• AIM: Can the data below be echoed back word for word?

········

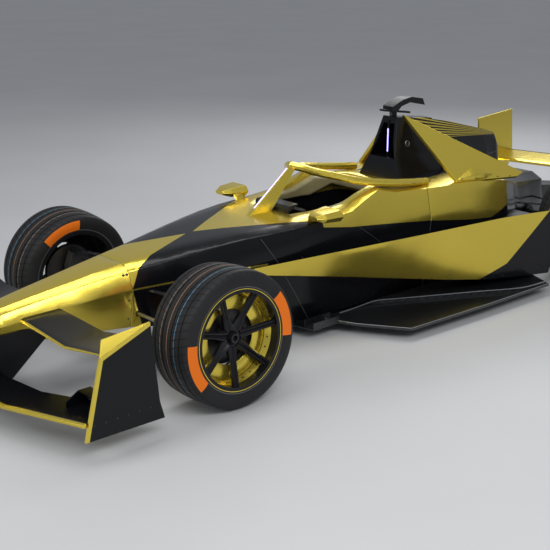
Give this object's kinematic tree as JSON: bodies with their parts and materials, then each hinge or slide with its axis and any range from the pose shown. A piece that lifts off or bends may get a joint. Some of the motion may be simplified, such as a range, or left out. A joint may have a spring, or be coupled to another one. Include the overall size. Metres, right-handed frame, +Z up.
{
  "type": "open wheel racing car",
  "caption": "Open-wheel electric single-seater with a halo, pointed nose wing, tall side fins and low rear wing, in gold and black.",
  "frame": {"origin": "on the ground, under the middle of the car's length and width", "axes": "+X forward, +Y the car's left, +Z up"},
  "size_m": [5.016, 1.7002, 1.169],
  "materials": {
    "gold_paint": "metallic gloss paint",
    "black_paint": "gloss black paint",
    "carbon": "lacquered carbon fibre",
    "seat_pad": "black padded cloth",
    "plank_board": "dark laminate",
    "battery_case": "satin",
    "lamp_red": "red lens",
    "grip": "matte moulded grip",
    "bright_metal": "machined satin",
    "disc_metal": "ground face",
    "rim_paint": "satin black spokes in a gold barrel",
    "tyre_rubber": "black rubber"
  },
  "bodies": {
    "chassis": {"nose_cone": "gold_paint", "monocoque": "black_paint", "seat": "carbon", "headrest": "seat_pad", "steering_column": "carbon", "halo": "gold_paint", "airbox": "black_paint", "camera_pod": "black_paint", "engine_cover": "black_paint", "power_unit": "battery_case", "floor": "carbon", "plank": "plank_board", "front_wing_lower": "gold_paint", "crash_structure": "carbon", "rain_light": "lamp_red", "rear_wing": "gold_paint", "fins": "gold_paint", "mirrors": "gold_paint", "front_suspension": "carbon", "rear_suspension": "carbon", "rear_uprights": "bright_metal", "sidepod_left": "gold_paint", "sidepod_right": "gold_paint", "front_wing_upper_left": "gold_paint", "front_wing_upper_right": "gold_paint", "front_endplate_left": "gold_paint", "front_endplate_right": "gold_paint", "rear_endplate_left": "gold_paint", "rear_endplate_right": "gold_paint"},
    "steering_wheel": {"steering_wheel": "grip"},
    "rack": {"steering_rack": "bright_metal"},
    "upright_front_left": {"front_upright_left": "bright_metal"},
    "upright_front_right": {"front_upright_right": "bright_metal"},
    "wheel_body_front_left": {"wheel_front_left": "rim_paint", "tyre_front_left": "tyre_rubber", "brake_disc_left": "disc_metal"},
    "wheel_body_front_right": {"wheel_front_right": "rim_paint", "tyre_front_right": "tyre_rubber", "brake_disc_right": "disc_metal"},
    "wheel_body_rear_left": {"wheel_rear_left": "rim_paint", "tyre_rear_left": "tyre_rubber", "driveshaft_left": "bright_metal"},
    "wheel_body_rear_right": {"wheel_rear_right": "rim_paint", "tyre_rear_right": "tyre_rubber", "driveshaft_right": "bright_metal"}
  },
  "joints": [
    {"name": "steer_left", "type": "hinge", "parent": "chassis", "child": "upright_front_left", "pos_m": [1.348, 0.61668, 0.33144], "axis": [0, 0, 1], "range_deg": [-18, 18]},
    {"name": "steer_right", "type": "hinge", "parent": "chassis", "child": "upright_front_right", "pos_m": [1.348, -0.61668, 0.33144], "axis": [0, 0, 1], "range_deg": [-18, 18]},
    {"name": "rack_slide", "type": "slide", "parent": "chassis", "child": "rack", "axis": [0, 1, 0], "range_m": [-0.0353, 0.0353]},
    {"name": "steering_wheel_turn", "type": "hinge", "parent": "chassis", "child": "steering_wheel", "pos_m": [0.26304, 0, 0.555], "axis": [-0.9703, 0, 0.2419], "range_deg": [-181, 181]},
    {"name": "wheel_spin_front_left", "type": "hinge", "parent": "upright_front_left", "child": "wheel_body_front_left", "pos_m": [1.348, 0.70068, 0.33144], "axis": [0, 0.9981, 0.061], "continuous": true},
    {"name": "wheel_spin_front_right", "type": "hinge", "parent": "upright_front_right", "child": "wheel_body_front_right", "pos_m": [1.348, -0.70068, 0.33144], "axis": [0, 0.9981, -0.061], "continuous": true},
    {"name": "wheel_spin_rear_left", "type": "hinge", "parent": "chassis", "child": "wheel_body_rear_left", "pos_m": [-1.622, 0.69251, 0.34512], "axis": [0, 0.9998, 0.0175], "continuous": true},
    {"name": "wheel_spin_rear_right", "type": "hinge", "parent": "chassis", "child": "wheel_body_rear_right", "pos_m": [-1.622, -0.69251, 0.34512], "axis": [0, 0.9998, -0.0175], "continuous": true}
  ],
  "couplings": [
    {"joint": "steer_right", "follows": "steer_left", "ratio": 1},
    {"joint": "rack_slide", "follows": "steer_left", "m_per_rad": 0.112},
    {"joint": "steering_wheel_turn", "follows": "steer_left", "ratio": 10}
  ]
}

········

• EXERCISE SOLUTION:
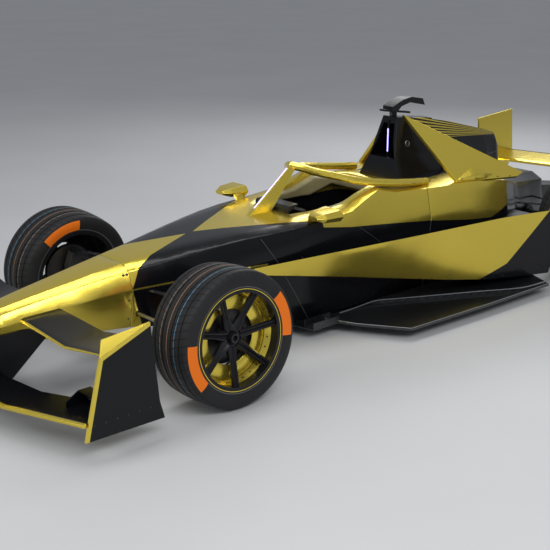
Give this object's kinematic tree as JSON: bodies with their parts and materials, then each hinge or slide with its axis and any range from the pose shown. A piece that lifts off or bends may get a joint. Some of the motion may be simplified, such as a range, or left out. A joint may have a spring, or be coupled to another one. Include the overall size. Metres, right-handed frame, +Z up.
{
  "type": "open wheel racing car",
  "caption": "Open-wheel electric single-seater with a halo, pointed nose wing, tall side fins and low rear wing, in gold and black.",
  "frame": {"origin": "on the ground, under the middle of the car's length and width", "axes": "+X forward, +Y the car's left, +Z up"},
  "size_m": [5.016, 1.7002, 1.169],
  "materials": {
    "gold_paint": "metallic gloss paint",
    "black_paint": "gloss black paint",
    "carbon": "lacquered carbon fibre",
    "seat_pad": "black padded cloth",
    "plank_board": "dark laminate",
    "battery_case": "satin",
    "lamp_red": "red lens",
    "grip": "matte moulded grip",
    "bright_metal": "machined satin",
    "disc_metal": "ground face",
    "rim_paint": "satin black spokes in a gold barrel",
    "tyre_rubber": "black rubber"
  },
  "bodies": {
    "chassis": {"nose_cone": "gold_paint", "monocoque": "black_paint", "seat": "carbon", "headrest": "seat_pad", "steering_column": "carbon", "halo": "gold_paint", "airbox": "black_paint", "camera_pod": "black_paint", "engine_cover": "black_paint", "power_unit": "battery_case", "floor": "carbon", "plank": "plank_board", "front_wing_lower": "gold_paint", "crash_structure": "carbon", "rain_light": "lamp_red", "rear_wing": "gold_paint", "fins": "gold_paint", "mirrors": "gold_paint", "front_suspension": "carbon", "rear_suspension": "carbon", "rear_uprights": "bright_metal", "sidepod_left": "gold_paint", "sidepod_right": "gold_paint", "front_wing_upper_left": "gold_paint", "front_wing_upper_right": "gold_paint", "front_endplate_left": "gold_paint", "front_endplate_right": "gold_paint", "rear_endplate_left": "gold_paint", "rear_endplate_right": "gold_paint"},
    "steering_wheel": {"steering_wheel": "grip"},
    "rack": {"steering_rack": "bright_metal"},
    "upright_front_left": {"front_upright_left": "bright_metal"},
    "upright_front_right": {"front_upright_right": "bright_metal"},
    "wheel_body_front_left": {"wheel_front_left": "rim_paint", "tyre_front_left": "tyre_rubber", "brake_disc_left": "disc_metal"},
    "wheel_body_front_right": {"wheel_front_right": "rim_paint", "tyre_front_right": "tyre_rubber", "brake_disc_right": "disc_metal"},
    "wheel_body_rear_left": {"wheel_rear_left": "rim_paint", "tyre_rear_left": "tyre_rubber", "driveshaft_left": "bright_metal"},
    "wheel_body_rear_right": {"wheel_rear_right": "rim_paint", "tyre_rear_right": "tyre_rubber", "driveshaft_right": "bright_metal"}
  },
  "joints": [
    {"name": "steer_left", "type": "hinge", "parent": "chassis", "child": "upright_front_left", "pos_m": [1.348, 0.61668, 0.33144], "axis": [0, 0, 1], "range_deg": [-18, 18]},
    {"name": "steer_right", "type": "hinge", "parent": "chassis", "child": "upright_front_right", "pos_m": [1.348, -0.61668, 0.33144], "axis": [0, 0, 1], "range_deg": [-18, 18]},
    {"name": "rack_slide", "type": "slide", "parent": "chassis", "child": "rack", "axis": [0, 1, 0], "range_m": [-0.0353, 0.0353]},
    {"name": "steering_wheel_turn", "type": "hinge", "parent": "chassis", "child": "steering_wheel", "pos_m": [0.26304, 0, 0.555], "axis": [-0.9703, 0, 0.2419], "range_deg": [-181, 181]},
    {"name": "wheel_spin_front_left", "type": "hinge", "parent": "upright_front_left", "child": "wheel_body_front_left", "pos_m": [1.348, 0.70068, 0.33144], "axis": [0, 0.9981, 0.061], "continuous": true},
    {"name": "wheel_spin_front_right", "type": "hinge", "parent": "upright_front_right", "child": "wheel_body_front_right", "pos_m": [1.348, -0.70068, 0.33144], "axis": [0, 0.9981, -0.061], "continuous": true},
    {"name": "wheel_spin_rear_left", "type": "hinge", "parent": "chassis", "child": "wheel_body_rear_left", "pos_m": [-1.622, 0.69251, 0.34512], "axis": [0, 0.9998, 0.0175], "continuous": true},
    {"name": "wheel_spin_rear_right", "type": "hinge", "parent": "chassis", "child": "wheel_body_rear_right", "pos_m": [-1.622, -0.69251, 0.34512], "axis": [0, 0.9998, -0.0175], "continuous": true}
  ],
  "couplings": [
    {"joint": "steer_right", "follows": "steer_left", "ratio": 1},
    {"joint": "rack_slide", "follows": "steer_left", "m_per_rad": 0.112},
    {"joint": "steering_wheel_turn", "follows": "steer_left", "ratio": 10}
  ]
}